In fact, Jesus himself, seated on heaven’s throne, has finished his work and entered into God’s rest. Verse 10 might be specifically about Jesus or perhaps carefully worded to be true of both him and us. The ESV says, “Whoever has entered God’s rest,” but a literal translation would be, “The one who has entered into his rest — even he rested from his works.” I can’t help but wonder.

But either way, verse 10 indeed is true, at present, of Jesus and will be true, in the future, of us who persevere in faith to the end. “Sabbath rest” is the Hebrews’ way of saying the true, final, or better Rest.

“The object of our faith is not our faith. The object of our faith is Jesus.”

Finally, what does this mean for assurance? If genuine faith perseveres, and we come to know our faith to be genuine as it persists, and we have not yet finished our course and “rested from our works” in this life, can we have real assurance? Can we enjoy some solid measure of confidence that our faith is real and that Jesus will hold us fast and be at work in us to endure and keep us? The answer is yes. And it relates very much to this Table, which is, among other things, a weekly corporate means of grace and assurance.


He Will Hold You Fast

How would Hebrews give us assurance? He would say, “Look to Jesus. Consider Jesus. Have faith in Jesus. Hold fast to Jesus.” In other words, what do you do with Jesus? Do you believe in, trust, treasure, and cling to him? Do you have faith in Jesus?

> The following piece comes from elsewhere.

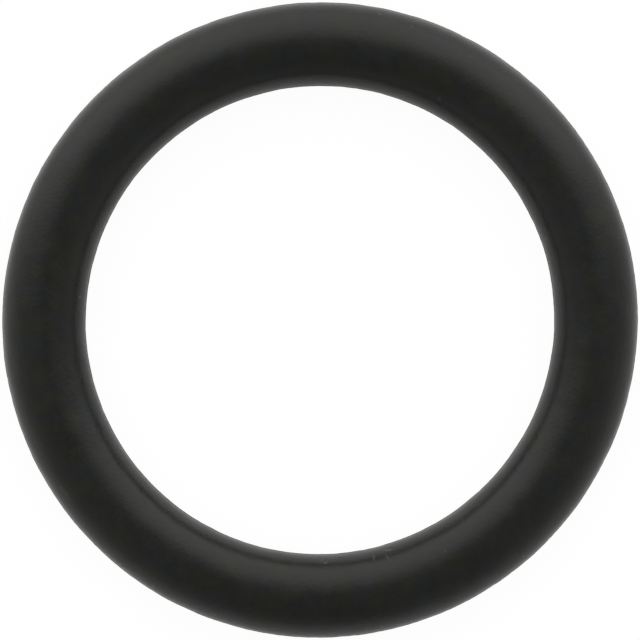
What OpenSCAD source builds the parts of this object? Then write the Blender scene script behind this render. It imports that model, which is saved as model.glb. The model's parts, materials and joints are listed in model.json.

To the degree your soul leans on him, rests in him — and that your life confirms it, rather than calls it into question — you can have real, meaningful, substantial assurance. He’s working in and through you, and you can believe, “He will hold me fast as I strive, enabled by his grace, to persevere in faith.”

The object of our faith is not our faith. The object of our faith is Jesus. And this meal keeps feeding faith, so we share it each Sunday. We want to persevere, and this Table gives us, again and again, the one to believe in: his body and blood given for us.